Unit conversions you can trust
Length can be entered in meters, centimeters, millimeters, feet, or inches. Diameter and strand diameter support metric and inches. Area supports mm², cm², m², and in². Density accepts kg/m³ or g/cm³, then everything is converted internally for consistent results.
Typical weights per length examples
As a quick check, a solid copper wire with 2.0 mm diameter has an area near 3.142 mm². At 8960 kg/m³, 25 m weighs about 0.704 kg. Heavier gauges or longer reels scale up fast, so weight planning matters.
Cost estimating for purchasing decisions
If you enter a price per kilogram, the tool multiplies it by computed mass to estimate material cost. This is helpful for comparing suppliers, budgeting a harness build, or checking whether ordering extra length significantly affects total spend.
Common sources of error and best practices
Use copper-only dimensions when possible. Insulated cable outer diameter will overestimate copper mass. For stranded wire, prefer strand count and strand diameter from the manufacturer. Keep in mind tolerances, plating, and temperature effects; for most shop estimates, they are small compared to size uncertainty.
FAQs
Does this include insulation or jacket weight?
No. It estimates copper conductor mass only. If you need full cable weight, use manufacturer datasheets or add a separate insulation mass estimate based on jacket material density and geometry.
What density should I use for copper?
Typical copper density is 8960 kg/m³ (8.96 g/cm³). If your copper is alloyed or plated, the effective density can vary slightly, but the default value is a solid practical reference.
How accurate is AWG conversion?
AWG conversion follows the standard diameter relationship. Accuracy is good for nominal sizes, but real wire may vary by tolerance or by insulation build. Use datasheet values if you need tight mass estimates.

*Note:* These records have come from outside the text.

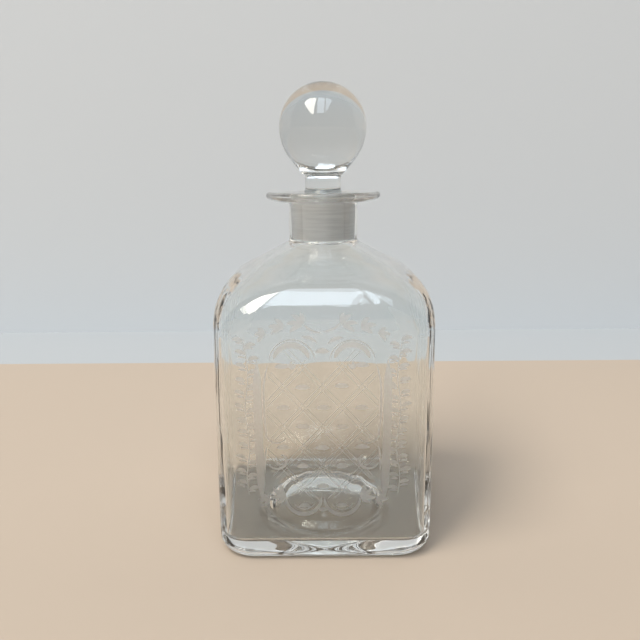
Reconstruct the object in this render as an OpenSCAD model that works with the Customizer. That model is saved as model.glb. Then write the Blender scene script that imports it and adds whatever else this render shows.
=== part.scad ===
// Square decanter with a ground-in ball stopper.
// Two separate pieces of glass: the blown bottle and the solid stopper.
// Frame: +Z up, origin at the centre of the footprint on the table, front is -Y. Millimetres.

/* [Body] */
// Width and depth of the square body
body_w = 100; // [94:1:108]
// Radius of the four upright corners
corner_r = 15.5; // [12:0.5:20]
// Height where the upright walls turn into the shoulder
shoulder_z = 112; // [105:1:114]
// Radius of that turn
shoulder_r = 21.5; // [18:0.5:25]
// Slope of the shoulder between the turn and the neck, in degrees
shoulder_slope = 28; // [25:1:30]
// Height of the rounded bottom edge
heel_h = 8.5; // [6:0.5:10]
// How far the rounded bottom edge draws in
heel_in = 6; // [4:0.5:7]

/* [Glass thickness] */
// Side walls and shoulder
wall = 4; // [3:0.1:4.6]
// Floor beside the wall
floor_t = 8; // [7:0.5:10]
// Glass over the middle of the hollow pushed up into the underside
punt_glass = 8; // [7:0.5:9]
// Radius of that hollow
punt_r = 27.5; // [24:0.5:31]
// Height of that hollow
punt_h = 9.5; // [8:0.5:11]

/* [Neck and lip] */
// Outer radius of the neck
neck_r = 16.4; // [15.6:0.1:17.4]
// Radius of the ground bore at the top of its taper
bore_r = 10.3; // [9.8:0.1:10.6]
// How much the bore's radius shrinks down the ground length
bore_taper = 0.35; // [0.2:0.05:0.6]
// Outer radius of the flat lip
lip_r = 27.4; // [26:0.2:30]
// Thickness of the lip
lip_t = 4.5; // [4:0.1:5.5]
// Height of the lip's top face
lip_z = 166; // [164:0.5:170]

/* [Stopper] */
// Radius of the ball
ball_r = 20.6; // [19:0.1:21.4]
// Height of the ball's centre
ball_z = 195.9; // [195:0.1:199]
// Height of the ball's lower half, which hangs a little
ball_low = 22.3; // [21.4:0.1:23]
// Radius of the stem between the ball and the plug
stem_r = 8.5; // [7.8:0.1:8.8]
// Height where the stem opens out into the cone under the ball
stem_top_z = 172.9; // [172:0.1:174]
// Height where that cone meets the ball
cone_top_z = 180; // [178.5:0.5:181]
// Radial gap between the plug and the bore
fit_gap = 0.05; // [0.02:0.01:0.1]

/* [Hidden] */

half_w = body_w / 2;

// Steps along the heel, round the shoulder, up to the neck and round each corner of the faceted body.
heel_steps = 6;
turn_steps = 12;
cone_steps = 12;
corner_steps = 10;

// The corners open out from their own radius on the walls to a circle at the neck, with a gap that keeps
// the sides from vanishing.
round_power = 0.4;
corner_gap = 0.3;
shoulder_turn = 90 - shoulder_slope;

// Share of the heel's draw by which its corners tighten.
heel_corner_share = 0.4;

// The hollow follows the outside at the wall's thickness; its corners are tighter by corner_glass.
corner_glass = 7.5;
hollow_half = half_w - wall;
hollow_turn_r = shoulder_r - wall;
hollow_corner_r = corner_r - corner_glass;
hollow_heel = 3.5;

// The underside's hollow and the dome above it are parts of concentric spheres.
punt_sphere_r = (punt_r * punt_r + punt_h * punt_h) / (2 * punt_h);
punt_centre_z = punt_h - punt_sphere_r;
dome_sphere_r = punt_sphere_r + punt_glass;

// How far solids run into each other and cutters run out of the glass, so that no two faces only touch.
tuck = 0.5;
past = 1;
neck_tuck = 6;
body_tuck = 3;
hollow_tuck = 0.8;
bore_run = 8;

// The lip's edge: a small radius above, a short upright step and a long soft curve below.
lip_top_r = 1.6;
lip_step = 0.1;
lip_under_w = 6.5;
lip_under_h = lip_t - lip_top_r;
lip_edge_z = lip_z - lip_top_r;
lip_curve_steps = 15;
lip_fillet = 1.8;

// The neck's outside meets the shoulder in a fillet.
neck_fillet = 2.2;
neck_foot_z = shoulder_height(half_w, shoulder_r, neck_r);

// The bore: rounded mouth, ground taper, rounded way into the hollow.
mouth_round = 1.2;
throat_round = 3;
throat_dip = 0.15;
bore_foot_r = bore_r - bore_taper;
throat_r = bore_foot_r + throat_round * (1 - sin(shoulder_slope));
throat_z = shoulder_height(hollow_half, hollow_turn_r, throat_r);
ground_z = throat_z + throat_round * cos(shoulder_slope) - throat_dip;

// The plug follows the bore's taper, from just under the lip's top face to just above the bore's foot.
plug_drop = 1.3;
plug_short = 0.5;
plug_top_z = lip_z - plug_drop;
plug_end_z = ground_z + plug_short;
plug_chamfer = 0.7;
plug_fillet = 4;
plug_top_r = ground_r(plug_top_z) - fit_gap;
plug_end_r = ground_r(plug_end_z + plug_chamfer) - fit_gap;
plug_dome = 0.8;
plug_face_r = plug_end_r - plug_chamfer;
plug_dome_r = (plug_face_r * plug_face_r + plug_dome * plug_dome) / (2 * plug_dome);
plug_fillet_x = stem_r + plug_fillet;
plug_fillet_z = plug_top_z + sqrt(pow(plug_fillet, 2) - pow(plug_fillet_x - plug_top_r, 2));

// The ball's lower half is half an ellipse, cut off where the cone from the stem meets it.
ball_steps = 24;
ball_cut = asin((ball_z - cone_top_z) / ball_low);

// Radius of the ground bore at height z.
function ground_r(z) = bore_foot_r + bore_taper * (z - ground_z) / (lip_z - mouth_round - ground_z);

// Height of the shoulder's slope where it has narrowed to the given half width.
function shoulder_height(wide, turn_r, half) =
    shoulder_z + turn_r * sin(shoulder_turn)
    + (wide - turn_r * (1 - cos(shoulder_turn)) - half) * tan(shoulder_slope);

// Outline of a square slice with round corners, anticlockwise from +X.
function slice(half, round_r, z) = [
    for (corner = [0 : 3], step = [0 : corner_steps])
        let (
            a = 90 * (corner + step / corner_steps),
            x = half - round_r,
            sx = corner == 0 || corner == 3 ? 1 : -1,
            sy = corner < 2 ? 1 : -1
        )
        [sx * x + round_r * cos(a), sy * x + round_r * sin(a), z]
];

// Heel slice at angle a, from 0 under the base to 90 on the wall.
function heel_slice(wide, round_r, base_z, rise, draw, a) =
    let (in = draw * (1 - sin(a)))
    slice(wide - in, round_r - heel_corner_share * in, base_z + rise * (1 - cos(a)));

// Shoulder slice of a given half width and height; top is the half width at which it is a circle.
function shoulder_slice(wide, round_r, top, half, z) =
    let (blend = pow(max(0, min(1, (wide - half) / (wide - top))), round_power))
    slice(half, min(half - corner_gap, round_r + (half - round_r) * blend), z);

// A square block with a rounded heel and a shoulder that narrows to a round end of half width end.
module square_body(wide, round_r, base_z, heel_rise, heel_draw, turn_r, top, end) {
    turn_half = wide - turn_r * (1 - cos(shoulder_turn));
    rings = concat(
        [for (i = [0 : heel_steps])
            heel_slice(wide, round_r, base_z, heel_rise, heel_draw, 90 * i / heel_steps)],
        [for (i = [0 : turn_steps])
            let (a = shoulder_turn * i / turn_steps)
            shoulder_slice(wide, round_r, top, wide - turn_r * (1 - cos(a)), shoulder_z + turn_r * sin(a))],
        [for (i = [1 : cone_steps])
            let (half = turn_half + (end - turn_half) * i / cone_steps)
            shoulder_slice(wide, round_r, top, half, shoulder_height(wide, turn_r, half))]
    );
    n = len(rings[0]);
    last = n * (len(rings) - 1);
    polyhedron(
        points = [for (ring = rings) each ring],
        faces = concat(
            [[for (j = [0 : n - 1]) j]],
            [[for (j = [n - 1 : -1 : 0]) last + j]],
            [for (i = [0 : n : last - 1], j = [0 : n - 1]) [i + j, i + n + j, i + n + (j + 1) % n]],
            [for (i = [0 : n : last - 1], j = [0 : n - 1]) [i + j, i + n + (j + 1) % n, i + (j + 1) % n]]
        )
    );
}

// Half section of the lip, the neck's outside and their fillets.
module neck_section() {
    square_from(0, neck_foot_z - neck_tuck, neck_r, lip_z);
    square_from(0, lip_edge_z, lip_r - lip_top_r, lip_z);
    translate([lip_r - lip_top_r, lip_edge_z])
        circle(r = lip_top_r, $fn = 64);
    polygon(concat(
        [[0, lip_edge_z + lip_step], [0, lip_z - lip_t]],
        [for (i = [0 : lip_curve_steps])
            let (a = 90 * i / lip_curve_steps)
            [lip_r - lip_under_w * (1 - sin(a)), lip_edge_z - lip_under_h * cos(a)]],
        [[lip_r, lip_edge_z + lip_step]]
    ));
    lip_fill();
    shoulder_fill();
}

// Rectangle between two corners of the half section.
module square_from(x0, z0, x1, z1) {
    translate([x0, z0])
        square([x1 - x0, z1 - z0]);
}

// Concave fillet between the neck and the lip.
module lip_fill() {
    under_z = lip_z - lip_t;
    difference() {
        square_from(neck_r - tuck, under_z - lip_fillet, neck_r + lip_fillet, under_z + tuck);
        translate([neck_r + lip_fillet, under_z - lip_fillet])
            circle(r = lip_fillet, $fn = 64);
    }
}

// Concave fillet between the neck and the sloping shoulder; it cuts a little into both, so that no edge
// is left thin.
module shoulder_fill() {
    bite = 0.06;
    spare = 0.3;
    reach = neck_fillet * (1 - sin(shoulder_slope));
    centre_z = shoulder_height(half_w, shoulder_r, neck_r + reach) + neck_fillet * cos(shoulder_slope);
    difference() {
        square_from(neck_r - tuck, neck_foot_z - body_tuck, neck_r + reach + spare, centre_z);
        translate([neck_r + neck_fillet, centre_z])
            circle(r = neck_fillet + bite, $fn = 64);
    }
}

// Half section of everything bored out of the neck.
module bore_section() {
    polygon([
        [0, ground_z - bore_run],
        [bore_foot_r, ground_z - bore_run],
        [bore_foot_r, ground_z],
        [bore_r, lip_z - mouth_round],
        [bore_r, lip_z + past],
        [0, lip_z + past]
    ]);
    difference() {
        square_from(bore_r - past, lip_z - mouth_round, bore_r + mouth_round, lip_z + past);
        translate([bore_r + mouth_round, lip_z - mouth_round])
            circle(r = mouth_round, $fn = 64);
    }
    difference() {
        square_from(bore_foot_r - past, ground_z - bore_run, throat_r, ground_z);
        translate([bore_foot_r + throat_round, ground_z])
            circle(r = throat_round, $fn = 64);
    }
}

// The hollow of the body, with the floor's dome left standing.
module hollow() {
    difference() {
        square_body(hollow_half, hollow_corner_r, floor_t, hollow_heel, hollow_heel,
                    hollow_turn_r, throat_r, throat_r - hollow_tuck);
        translate([0, 0, punt_centre_z])
            sphere(r = dome_sphere_r, $fn = 96);
    }
}

module bottle() {
    color([0.86, 0.9, 0.89, 0.35])
        difference() {
            union() {
                square_body(half_w, corner_r, 0, heel_h, heel_in, shoulder_r, neck_r, neck_r - body_tuck);
                rotate_extrude($fn = 128)
                    neck_section();
            }
            hollow();
            rotate_extrude($fn = 128)
                bore_section();
            translate([0, 0, punt_centre_z])
                sphere(r = punt_sphere_r, $fn = 96);
        }
}

// Shallow dome on the plug's lower end.
module plug_end_section() {
    intersection() {
        translate([0, plug_end_z - plug_dome + plug_dome_r])
            circle(r = plug_dome_r, $fn = 128);
        square_from(0, plug_end_z - plug_dome - past, plug_face_r, plug_end_z + tuck);
    }
}

// Curve that widens the stem into the top of the plug.
module waist_section() {
    difference() {
        square_from(stem_r - tuck, plug_top_z - tuck, plug_top_r, plug_fillet_z);
        translate([plug_fillet_x, plug_fillet_z])
            circle(r = plug_fillet, $fn = 64);
    }
}

// The cone from the stem and the ball's lower half.
module ball_foot_section() {
    polygon(concat(
        [[0, ball_z], [0, stem_top_z], [stem_r, stem_top_z]],
        [for (i = [0 : ball_steps])
            let (a = ball_cut * (1 - i / ball_steps))
            [ball_r * cos(a), ball_z - ball_low * sin(a)]]
    ));
}

// Half section of the solid stopper: plug, stem, cone and ball.
module stopper_section() {
    plug_end_section();
    polygon([
        [0, plug_end_z],
        [plug_face_r, plug_end_z],
        [plug_end_r, plug_end_z + plug_chamfer],
        [plug_top_r, plug_top_z],
        [0, plug_top_z]
    ]);
    waist_section();
    square_from(0, plug_top_z - tuck, stem_r, stem_top_z + tuck);
    ball_foot_section();
    intersection() {
        translate([0, ball_z])
            circle(r = ball_r, $fn = 128);
        square_from(0, ball_z, ball_r + past, ball_z + ball_r + past);
    }
}

module stopper() {
    color([0.88, 0.92, 0.91, 0.35])
        rotate_extrude($fn = 128)
            stopper_section();
}

bottle();
stopper();
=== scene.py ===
"""Looks for the square decanter: a blown glass body with a wheel-cut front, and a ground-in ball stopper."""
import math

import bpy
import numpy as np
from mathutils import Matrix, Vector
from mathutils.geometry import delaunay_2d_cdt


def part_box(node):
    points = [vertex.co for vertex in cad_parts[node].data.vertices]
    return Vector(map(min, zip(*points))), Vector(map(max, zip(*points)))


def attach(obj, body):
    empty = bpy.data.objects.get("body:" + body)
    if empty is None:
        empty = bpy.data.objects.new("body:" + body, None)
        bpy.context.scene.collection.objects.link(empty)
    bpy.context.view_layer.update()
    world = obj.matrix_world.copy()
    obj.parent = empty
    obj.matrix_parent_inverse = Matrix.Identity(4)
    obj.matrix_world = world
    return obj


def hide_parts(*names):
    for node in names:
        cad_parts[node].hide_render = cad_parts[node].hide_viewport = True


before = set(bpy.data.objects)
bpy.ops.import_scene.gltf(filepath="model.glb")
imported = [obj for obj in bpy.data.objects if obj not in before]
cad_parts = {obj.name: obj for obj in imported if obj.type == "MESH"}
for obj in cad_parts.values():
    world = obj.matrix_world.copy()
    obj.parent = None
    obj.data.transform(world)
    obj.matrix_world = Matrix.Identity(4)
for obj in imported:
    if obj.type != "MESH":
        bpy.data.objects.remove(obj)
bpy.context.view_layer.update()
bottle_low, bottle_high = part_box("bottle")
stopper_low, stopper_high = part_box("stopper")

MM = 0.001
scene = bpy.context.scene

# ---------------------------------------------------------------- camera
EYE = (-0.00187, -0.34064, 0.17690)
PITCH = math.radians(12.25)
ROLL = math.radians(-0.385)


def add_camera():
    data = bpy.data.cameras.new("camera")
    data.sensor_width = 36.0
    data.lens = 39.26
    data.clip_start = 0.01
    data.clip_end = 50.0
    camera = bpy.data.objects.new("camera", data)
    scene.collection.objects.link(camera)
    camera.location = EYE
    level = math.radians(90)
    tilt, roll = Matrix.Rotation(level - PITCH, 4, "X"), Matrix.Rotation(ROLL, 4, "Z")
    camera.rotation_euler = (tilt @ roll).to_euler()
    scene.camera = camera


add_camera()

# ---------------------------------------------------------------- sizes, in mm
HALF = (bottle_high.x - bottle_low.x) / 2 / MM   # half width of the square body
LIP_Z = bottle_high.z / MM                       # top face of the lip
TOP_Z = stopper_high.z / MM                      # top of the ball
BALL_R = (stopper_high.x - stopper_low.x) / 2 / MM
BALL_Z = TOP_Z - BALL_R

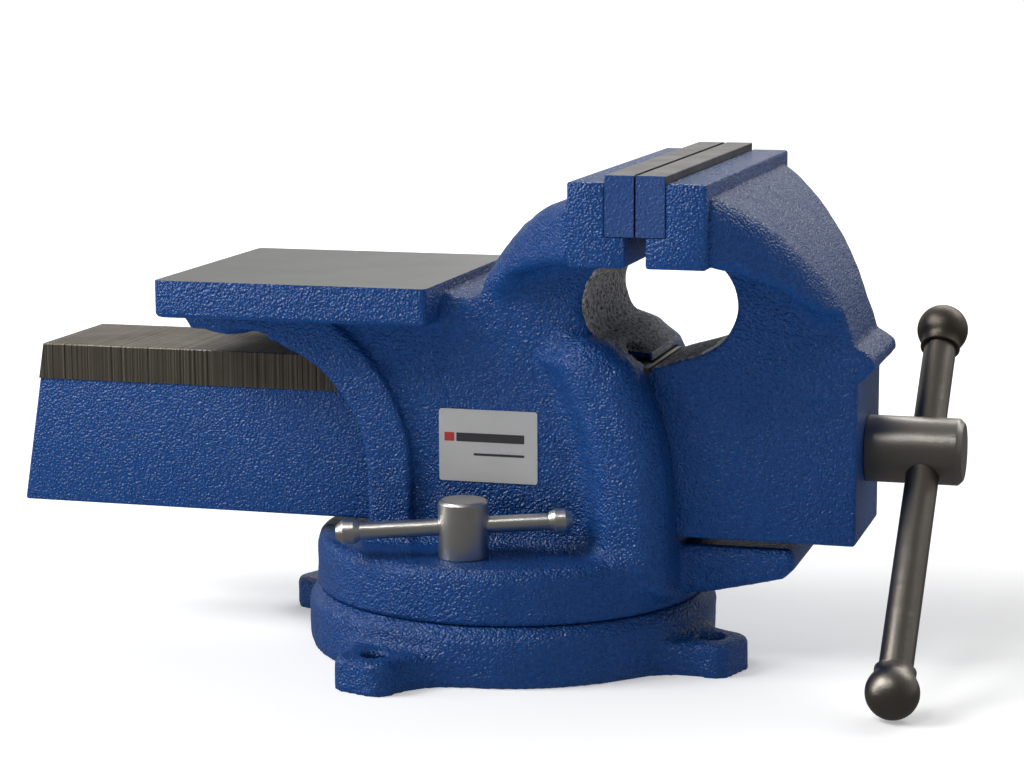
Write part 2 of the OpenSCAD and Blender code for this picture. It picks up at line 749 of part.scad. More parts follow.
swivel_base();
vise_body();
set_back() moving_jaw();
set_back() jaw_plate_fixed();
set_back() jaw_plate_moving();
set_back() jaw_plate_screws_fixed();
set_back() jaw_plate_screws_moving();
set_back() lead_screw();
set_back() handle_bar();
set_back() handle_knob_upper();
set_back() handle_knob_lower();
set_back() main_nut();
set_back() nut_bolt();
set_back() nut_washer();
set_back() return_spring();
set_back() spring_washer();
set_back() split_pin();
set_back() lock_bolt_left();
set_back() lock_bolt_right();
set_back() lock_bar_left();
set_back() lock_bar_right();
set_back() lock_bar_knobs_left();
set_back() lock_bar_knobs_right();
set_back() clamp_nut_left();
set_back() clamp_nut_right();
set_back() nameplate();
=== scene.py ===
import math
from functools import reduce

import bmesh
import bpy
import numpy as np
import openvdb as vdb
from mathutils import Matrix, Vector


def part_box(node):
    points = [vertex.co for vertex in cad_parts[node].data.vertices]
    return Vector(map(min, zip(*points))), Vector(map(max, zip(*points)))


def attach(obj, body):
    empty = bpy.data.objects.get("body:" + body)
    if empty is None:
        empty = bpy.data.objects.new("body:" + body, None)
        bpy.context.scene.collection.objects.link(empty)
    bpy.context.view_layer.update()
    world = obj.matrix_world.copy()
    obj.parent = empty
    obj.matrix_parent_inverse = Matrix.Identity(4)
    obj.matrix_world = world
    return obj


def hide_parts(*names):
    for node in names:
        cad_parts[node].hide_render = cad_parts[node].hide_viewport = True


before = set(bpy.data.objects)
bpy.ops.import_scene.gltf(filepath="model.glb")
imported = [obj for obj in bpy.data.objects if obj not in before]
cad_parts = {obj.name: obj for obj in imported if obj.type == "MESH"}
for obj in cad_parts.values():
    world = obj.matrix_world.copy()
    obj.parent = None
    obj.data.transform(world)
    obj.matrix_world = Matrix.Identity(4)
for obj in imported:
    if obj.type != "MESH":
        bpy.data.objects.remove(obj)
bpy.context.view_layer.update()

# --- Camera -------------------------------------------------------------------------
# The vise is seen from its left front, a little above the bench, through a long lens.
look_at = Vector((-0.0001, 0, 0.0955))
camera_turn, camera_height, camera_roll = (math.radians(a) for a in (16.145, 9.559, -0.239))
back = Vector((math.sin(camera_turn) * math.cos(camera_height),
               -math.cos(camera_turn) * math.cos(camera_height), math.sin(camera_height)))


def new_object(name, data):
    """An object that holds the data, in the scene."""
    made = bpy.data.objects.new(name, data)
    bpy.context.scene.collection.objects.link(made)
    return made


camera = new_object("camera", bpy.data.cameras.new("camera"))
camera.data.lens = 94.18
camera.data.sensor_width = 36
camera.matrix_world = (Matrix.Translation(look_at + back * 0.9961)
                       @ back.to_track_quat("Z", "Y").to_matrix().to_4x4()
                       @ Matrix.Rotation(camera_roll, 4, "Z"))
bpy.context.scene.camera = camera

# --- Floor and light ----------------------------------------------------------------
# A pale floor that runs out of sight, a white room that is darker on the viewer's side, soft
# lamps over the left front, in front and low on the left, and a strip behind for the tops.
bpy.context.scene.view_settings.view_transform = "Standard"


def new_material(name):
    """A material, its node tree and its shader."""
    material = bpy.data.materials.new(name)
    material.use_nodes = True
    return material, material.node_tree, material.node_tree.nodes["Principled BSDF"]


def new_node(tree, kind, **inputs):
    """A node, each input named here set to a value or linked from another node's socket."""
    made = tree.nodes.new(kind)
    for name, value in inputs.items():
        socket = made.inputs[name.replace("_", " ")]
        if isinstance(value, bpy.types.NodeSocket):
            tree.links.new(value, socket)
        else:
            socket.default_value = value
    return made


floor = new_object("floor", bpy.data.meshes.new("floor"))
floor.data.from_pydata([(-30, -30, 0), (30, -30, 0), (30, 30, 0), (-30, 30, 0)], [], [(0, 1, 2, 3)])
floor_paint, floor_tree, floor_shader = new_material("floor_paint")
for label, value in (("Base Color", (0.84, 0.84, 0.84, 1)), ("Roughness", 0.9),
                     ("Specular IOR Level", 0.1), ("Emission Color", (1, 1, 1, 1))):
    floor_shader.inputs[label].default_value = value
floor_place = floor_tree.nodes.new("ShaderNodeTexCoord")
floor_reach = floor_tree.nodes.new("ShaderNodeVectorMath")
floor_reach.operation = "LENGTH"
floor_tree.links.new(floor_place.outputs["Object"], floor_reach.inputs[0])
# painted light: the floor glows, faintly near the vise and more strongly farther out, so the far floor
# stays white
floor_glow = new_node(floor_tree, "ShaderNodeMapRange", Value=floor_reach.outputs["Value"],
                     From_Min=0.25, From_Max=1.6, To_Min=0.3, To_Max=0.8)
floor_tree.links.new(floor_glow.outputs["Result"], floor_shader.inputs["Emission Strength"])
# a dark card in front keeps the floor's whiteness out of the paint's reflections
floor_seen = floor_tree.nodes.new("ShaderNodeLightPath")
floor_card = new_node(floor_tree, "ShaderNodeEmission", Strength=0.12)
floor_mix = floor_tree.nodes.new("ShaderNodeMixShader")
floor_tree.links.new(floor_seen.outputs["Is Glossy Ray"], floor_mix.inputs[0])
floor_tree.links.new(floor_shader.outputs[0], floor_mix.inputs[1])
floor_tree.links.new(floor_card.outputs[0], floor_mix.inputs[2])
floor_tree.links.new(floor_mix.outputs[0], floor_tree.nodes["Material Output"].inputs["Surface"])
floor.data.materials.append(floor_paint)

room = bpy.data.worlds.new("room")
bpy.context.scene.world = room
room.use_nodes = True
room_tree, room_light = room.node_tree, room.node_tree.nodes["Background"]
room_split = new_node(room_tree, "ShaderNodeSeparateXYZ",
                      Vector=room_tree.nodes.new("ShaderNodeTexCoord").outputs["Generated"])
room_ramp = new_node(room_tree, "ShaderNodeMapRange", Value=room_split.outputs["Y"],
                     From_Min=-0.5, From_Max=0.6, To_Min=0.13, To_Max=0.45)
room_tree.links.new(room_ramp.outputs["Result"], room_light.inputs["Strength"])
room_light.inputs["Color"].default_value = (1, 1, 1, 1)


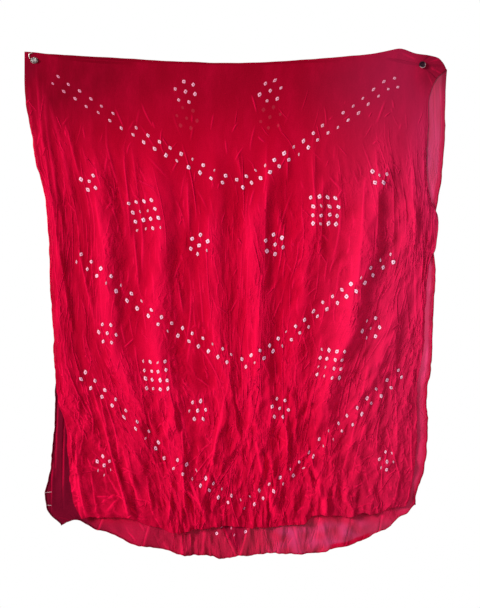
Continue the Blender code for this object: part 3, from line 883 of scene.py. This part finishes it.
def dyed_cotton(settings):
    """Thin crimson cotton with painted light and shade: painted shade darkens the valleys, the smooth top and
    other shaded parts, painted highlights make the ridges and creases pinker, painted light from behind makes
    it paler towards the right, and emission paints a glow through the single layer and the dots. It has slubs,
    a plain weave, fine crinkles, and undyed dots with a dyed speck and puckers."""
    cotton = Finish("dyed_cotton")
    ridge = cotton.value("ridge")
    depth = cotton.value("depth")
    haze = cotton.value("haze")
    sheer = cotton.value("sheer")
    crinkle = cotton.value("crinkle")
    crumple = cotton.value("crumple")
    glow = cotton.value("glow")
    whiteness = cotton.value("dot_strength")

    streaks = cotton.noise(cotton.map("cloth", (1.0, 0.12, 1.0)), 420.0, 3.0, 0.6)
    clouds = cotton.noise(cotton.map("lie", (1.0, 0.35, 1.0)), 24.0, 3.0, 0.55)
    weft = cotton.noise(cotton.map("cloth", (0.05, 1.0, 1.0)), 700.0, 2.0, 0.6)

    bent = cotton.bent_map("lie", 90.0, 0.011)
    patches = cotton.step(cotton.noise(cotton.scaled(bent, (1.0, 0.5, 1.0)), 21.0, 2.0), 0.38, 0.66)
    long_facets = cotton.borders(cotton.scaled(bent, (1.0, 0.36, 1.0)), 105.0, 3.0)
    small_facets = cotton.borders(cotton.scaled(bent, (1.0, 0.55, 1.0)), 200.0, 2.6)
    crumpled_facets = cotton.borders(cotton.scaled(bent, (1.0, 0.66, 1.0)), 46.0, 2.3)
    crumple_lines = cotton.borders(cotton.scaled(bent, (1.0, 0.66, 1.0)), 46.0, 9.0)
    crushed_facets = cotton.borders(cotton.scaled(bent, (1.0, 0.80, 1.0)), 88.0, 2.2)
    wrinkles = cotton.noise(cotton.scaled(bent, (1.0, 0.16, 1.0)), 150.0, 2.0, 0.5, 0.4)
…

Can I estimate mass for stranded wire correctly?
Yes, if you know strand count and strand diameter for the copper strands. The calculator sums strand areas to estimate copper-only cross‑section. Gaps between strands affect outside diameter, not the copper mass.
Why does diameter affect mass so strongly?
Mass scales with area, and circular area scales with diameter squared. A small diameter increase creates a bigger area increase, which increases volume and mass quickly, especially for long cable runs.
Can I use this for short pieces like jumpers?
Yes. Enter small lengths in centimeters or inches. For very short pieces, rounding dominates, so keep more decimal places for diameter or area to avoid noticeable percentage error.
What if my cable spec lists mm² already?
Select the cross‑sectional area method and enter the mm² value. This avoids conversion assumptions and is usually the fastest path when you’re working from cable catalogs and industrial datasheets.